C Struct Worksheet
- Write a struct called dog which has members for the name, owner,
weight, and breed of a dog. Make all of your strings 30 chars (add
an additional char for the null byte). Use a typedef to name the
struct. Put your struct in the file dog.h.
- Write the following functions to work with your dog struct. Put the
prototypes in dog.h and the implementations in dog.c:
- set a dog: parms are a pointer to a dog, name, owner, weight, and breed
- print a dog: parms are a dog and a file pointer
-
Write a main function that creates two dogs. Use your functions to
set your dogs and then print them to
the screen. Use stdout as the FILE pointer when printing.
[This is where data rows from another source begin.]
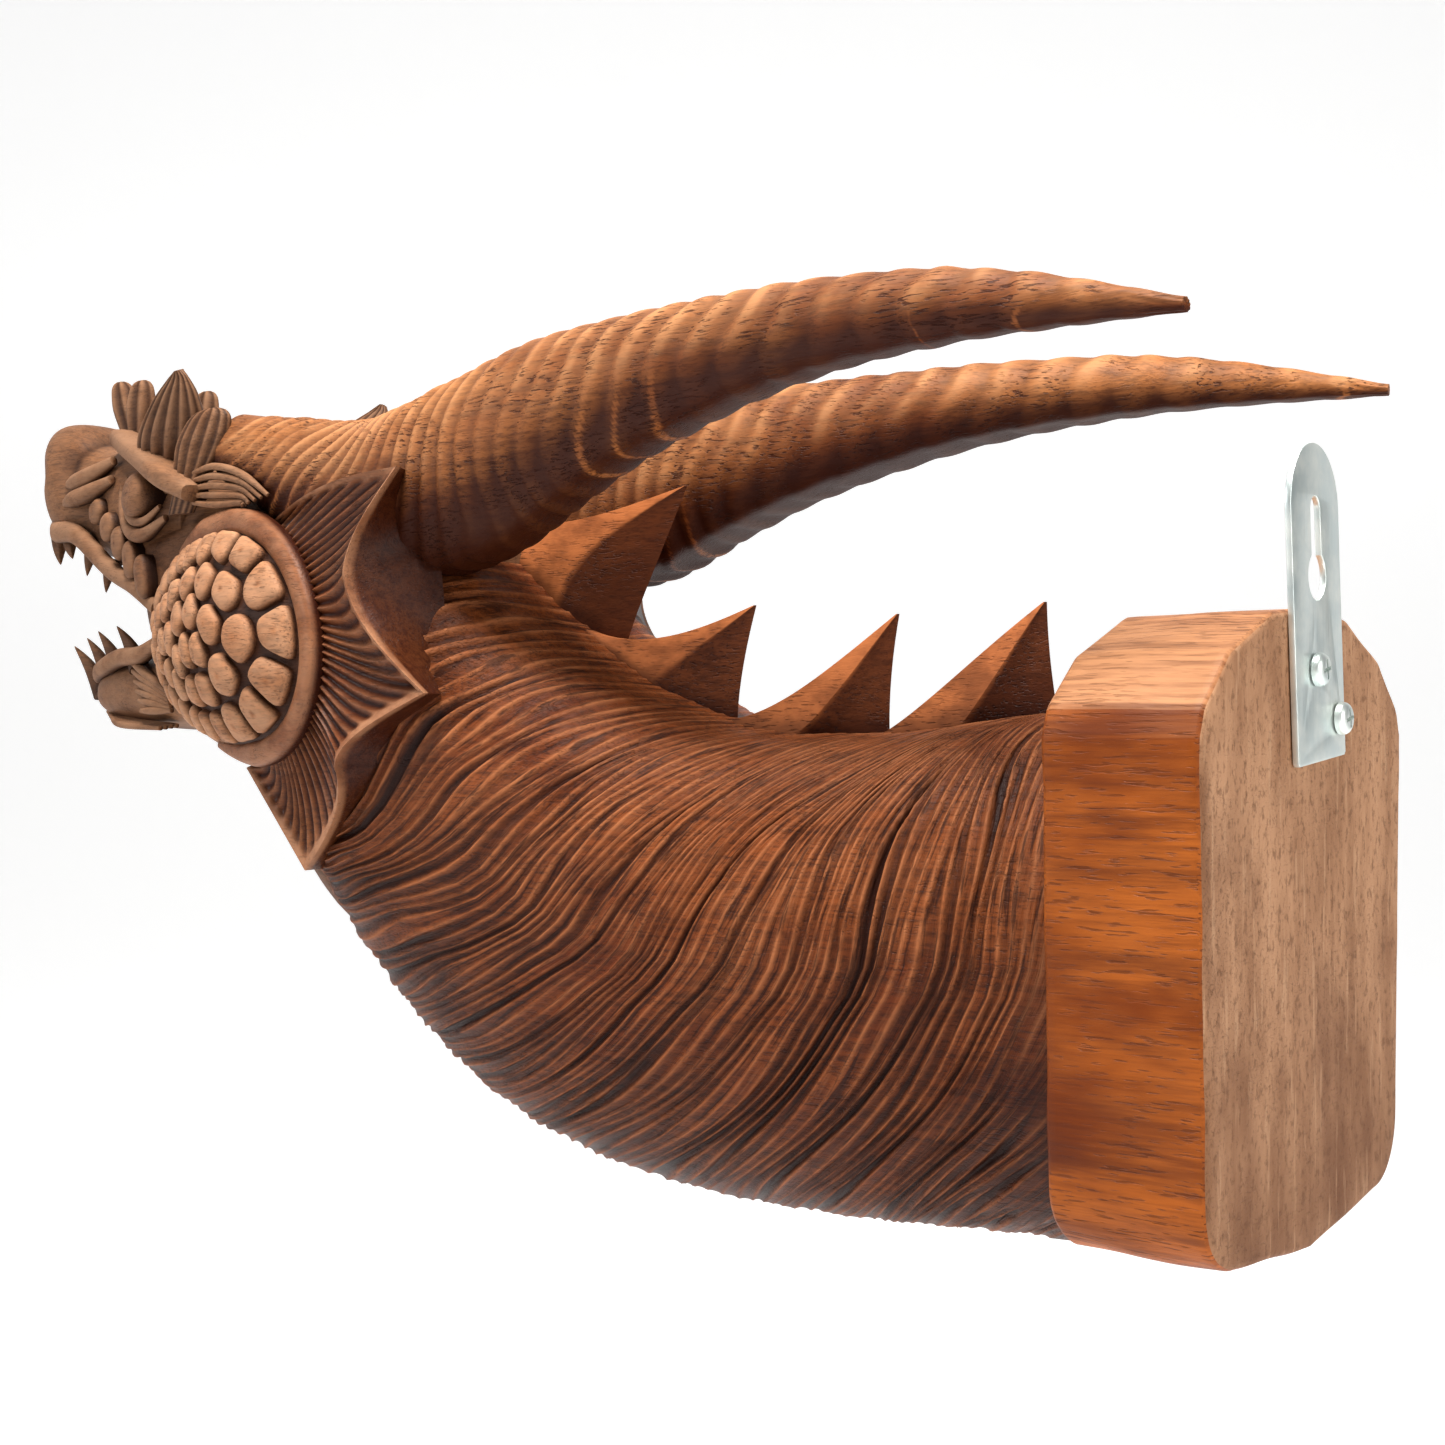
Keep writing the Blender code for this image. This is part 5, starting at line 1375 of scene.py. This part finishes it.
def make_crest(name, side):
    block = Carving()
    for leaf in LEAVES:
        add_leaf(block, side, *leaf)
    return as_wood(block, name, HEAD_WOOD, 55)


make_crest("left_crest_leaves", 1)
make_crest("right_crest_leaves", -1)

# %% [markdown]
# ## Teeth
# The teeth are short curved points cut from the lips: on each side of the upper lip a forked fang
# and two more, and on the lower jaw four that lean forward.

# %% Teeth
TEETH = (
    ((466, 13, 118), (461.5, 16.5, 105), 4.6),
    ((457, 15, 117), (451, 18.5, 106.5), 4.2),
    ((436, 19, 112), (438.5, 21, 99.5), 4.0),
    ((417, 24.5, 104), (420, 26, 92.5), 3.8),
    ((442, 12, 58), (458, 13, 75), 4.2),
    ((432, 16, 62), (445, 16.5, 77.5), 4.0),
    ((420, 20, 64), (432.5, 20.5, 79.5), 4.0),
    ((401, 26, 66), (413, 26.5, 80.5), 4.0),
)


def make_teeth(name, side):
    block = Carving()
    turn = 2 * np.pi * np.arange(20) / 20
    for root, tip, radius in TEETH:
        start = placed(root[0], root[1] * side, root[2])
        rise = placed(tip[0], tip[1] * side, tip[2]) - start
        first = unit(np.cross(rise, (side, 0.0, 0.0)))
        second = unit(np.cross(rise, first))
        rows = []
        for share in np.linspace(0, 1, 16):
            size = radius * ((1 - share) ** 0.85 * 0.96 + 0.04)
            bow = first * 1.1 * math.sin(math.pi * share)
            wide, up = boxy(turn, 0.8)
            flat = first * (wide * size)[:, None] + second * (up * size * 0.75)[:, None]
            rows.append(start + rise * share + bow + flat)
        # painted shade: each tooth is painted darker towards its root
        block.grid(np.array(rows), np.linspace(0.8, 0.1, 16)[:, None], 0.3)
    return as_wood(block, name, HEAD_WOOD, 60)


make_teeth("left_teeth", 1)
make_teeth("right_teeth", -1)

# %% [markdown]
# ## The hanger
# A strap of sheet steel hangs the carving from one screw in the wall, through a keyhole: the round
# part goes over the screw's head, the slot holds its shank. A flat filled curve with a tiny bevel
# is the quickest way to a stamped sheet with its softly broken edges.

# %% Hanger
HANGER_LENGTH = 72.0
HANGER_HALF = 15.0
HANGER_THICK = 1.5
HANGER_TOP = 110.0
HANGER_SIDE = 4.2
HANGER_LEAN = math.radians(5.0)
KEYHOLE = (30.0, 5.5)
SLOT = (15.0, 3.0)
SCREWS = (("upper", 3.2, 51.0), ("lower", -10.6, 63.2))
SCREW_HOLE = 2.1
BROKEN_EDGE = 0.22
GAP = 0.3
WELD = 0.005 * MM


def plate_spot(across, drop):
    """A place on the leaning strap, as side and height."""
    side = HANGER_SIDE + across * math.cos(HANGER_LEAN) - drop * math.sin(HANGER_LEAN)
    height = HANGER_TOP - drop * math.cos(HANGER_LEAN) - across * math.sin(HANGER_LEAN)
    return side, height


def bow(across, drop, radius, first, last, steps):
    """Points round a circle on the strap."""
    turns = [math.radians(first + (last - first) * k / steps) for k in range(steps + 1)]
    return [(across + radius * math.sin(t), drop - radius * math.cos(t)) for t in turns]


def make_hanger():
    ease = BROKEN_EDGE
    half = HANGER_HALF - ease
    foot = HANGER_LENGTH - ease
    outline = bow(0, HANGER_HALF, half, -90, 90, 48) + [(half, foot - 0.6), (half - 0.6, foot)]
    outline += [(-half + 0.6, foot), (-half, foot - 0.6)]
    big = KEYHOLE[1] + ease
    slot = SLOT[1] + ease
    corner = math.degrees(math.asin(slot / big))
    keyhole = bow(0, KEYHOLE[0], big, corner, 360 - corner, 48)
    keyhole += bow(0, SLOT[0], slot, -90, 90, 24)
    loops = [outline, keyhole]
    for _, across, drop in SCREWS:
        loops.append(bow(across, drop, SCREW_HOLE + ease, 0, 360, 32)[:-1])
    curve = bpy.data.curves.new("hanger strap", "CURVE")
    curve.dimensions = "2D"
    curve.fill_mode = "BOTH"
    curve.extrude = (HANGER_THICK / 2 - ease) * MM
    curve.bevel_depth = ease * MM
    curve.bevel_resolution = 2
    for loop in loops:
        line = curve.splines.new("POLY")
        line.points.add(len(loop) - 1)
        for spot, (across, drop) in zip(line.points, loop):
            side, height = plate_spot(across, drop)
            spot.co = (side * MM, height * MM, 0, 1)
        line.use_cyclic_u = True
    drawn = bpy.data.objects.new("strap drawing", curve)
    bpy.context.scene.collection.objects.link(drawn)
    drawn.rotation_euler = (math.pi / 2, 0, 0)
    drawn.location = (0, (GAP + HANGER_THICK / 2) * MM, 0)
    bpy.context.view_layer.update()
    graph = bpy.context.evaluated_depsgraph_get()
    mesh = bpy.data.meshes.new_from_object(drawn.evaluated_get(graph))
    mesh.transform(drawn.matrix_world)
    bpy.data.objects.remove(drawn, do_unlink=True)
    bm = bmesh.new()
    bm.from_mesh(mesh)
    bmesh.ops.remove_doubles(bm, verts=bm.verts, dist=WELD)
    bmesh.ops.recalc_face_normals(bm, faces=bm.faces)
    bm.to_mesh(mesh)
    bm.free()
    mesh.shade_smooth()
    mesh.set_sharp_from_angle(angle=math.radians(30))
    strap = bpy.data.objects.new("hanger_strap", mesh)
    bpy.context.scene.collection.objects.link(strap)
    mesh.materials.clear()
    mesh.materials.append(ZINC)
    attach(strap, "root")
    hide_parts("hanger_plate")
    print("hanger strap", len(mesh.polygons), "faces")


make_hanger()

# %% [markdown]
# ## The screws
# Two pan-head screws hold the strap. A turned profile makes each, and two crossed bars are cut
# out of the head for the driver.

# %% Screws
HEAD = 3.8
HEAD_TALL = 2.6
SHANK = 1.8
SCREW_LONG = 14.0
SCREW_POINT = 4.0
DRIVER_BAR = (4.6, 2.6, 0.9)
DRIVER_TURNS = (12, 102)


def make_screw(which, across, drop):
    side, height = plate_spot(across, drop)
    seat = 2 * GAP + HANGER_THICK
    profile = [(0.0, seat + HEAD_TALL)]
    for k in range(9):
        turn = math.pi / 2 * k / 8
        profile.append((
            HEAD * 0.5 + HEAD * 0.5 * math.sin(turn),
            seat + HEAD_TALL * 0.35 + HEAD_TALL * 0.65 * math.cos(turn),
        ))
    profile += [(HEAD, seat + 0.15), (HEAD - 0.15, seat), (SHANK, seat),
                (SHANK, seat - SCREW_LONG + SCREW_POINT), (0.0, seat - SCREW_LONG)]
    bm = bmesh.new()
    line = [bm.verts.new(Vector((side + r, y, height)) * MM) for r, y in profile]
    edges = [bm.edges.new(pair) for pair in zip(line, line[1:])]
    bmesh.ops.spin(bm, geom=line + edges, cent=Vector((side, 0, height)) * MM, axis=(0, 1, 0),
                   angle=2 * math.pi, steps=40, use_duplicate=False)
    bmesh.ops.remove_doubles(bm, verts=bm.verts, dist=WELD)
    bmesh.ops.recalc_face_normals(bm, faces=bm.faces)
    mesh = bpy.data.meshes.new("turned screw")
    bm.to_mesh(mesh)
    bm.free()
    screw = bpy.data.objects.new(f"hanger_{which}_screw", mesh)
    bpy.context.scene.collection.objects.link(screw)
    for turn in DRIVER_TURNS:
        bm = bmesh.new()
        bmesh.ops.create_cube(bm, size=1)
        size = Vector(DRIVER_BAR) * MM
        bm.transform(
            Matrix.Translation(Vector((side, seat + HEAD_TALL, height)) * MM)
            @ Matrix.Rotation(math.radians(turn), 4, "Y")
            @ Matrix.Diagonal(size.to_4d())
        )
        cutter_mesh = bpy.data.meshes.new("driver")
        bm.to_mesh(cutter_mesh)
        bm.free()
        cutter = bpy.data.objects.new("driver", cutter_mesh)
        bpy.context.scene.collection.objects.link(cutter)
        cut = screw.modifiers.new("driver slot", "BOOLEAN")
        cut.operation = "DIFFERENCE"
        cut.solver = "EXACT"
        cut.object = cutter
        bpy.context.view_layer.update()
        graph = bpy.context.evaluated_depsgraph_get()
        mesh = bpy.data.meshes.new_from_object(screw.evaluated_get(graph))
        screw.modifiers.clear()
        screw.data = mesh
        bpy.data.objects.remove(cutter, do_unlink=True)
    mesh.shade_smooth()
    mesh.set_sharp_from_angle(angle=math.radians(30))
    mesh.materials.clear()
    mesh.materials.append(ZINC)
    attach(screw, "root")
    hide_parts(f"hanger_screw_{which}")
    print("screw", which, len(mesh.polygons), "faces")


for screw in SCREWS:
    make_screw(*screw)
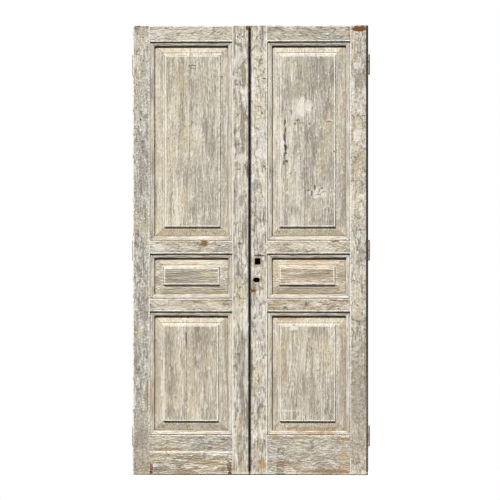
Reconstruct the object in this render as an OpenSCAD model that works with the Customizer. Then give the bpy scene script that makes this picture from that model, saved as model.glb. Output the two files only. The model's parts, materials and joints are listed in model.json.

Put your
main in the file main.c and include dog.h.
-
Add the following functions to dog.h and dog.c
- read a dog: parms are a pointer to a dog and a FILE pointer
- isBreed: parms are a dog and a string (the breed), returns
true if the dog is the same breed as the parm, false if not
- ownedBy: parms are a dog and a string (the owner), returns
true if the dog is owned by this person, false if not
-
Change your main to do the following:
- Create an array of 20 dogs.
- Open the file dog.dat for reading.
- Create a function to read into the array; pass the FILE
pointer and your array. Call your readDog function to
read each dog, and
return the number of dogs that are read into the array.
- Print all the dogs.
- Prompt for a breed and print all dogs of that breed.
- Prompt for a name and print all dogs owned by that person.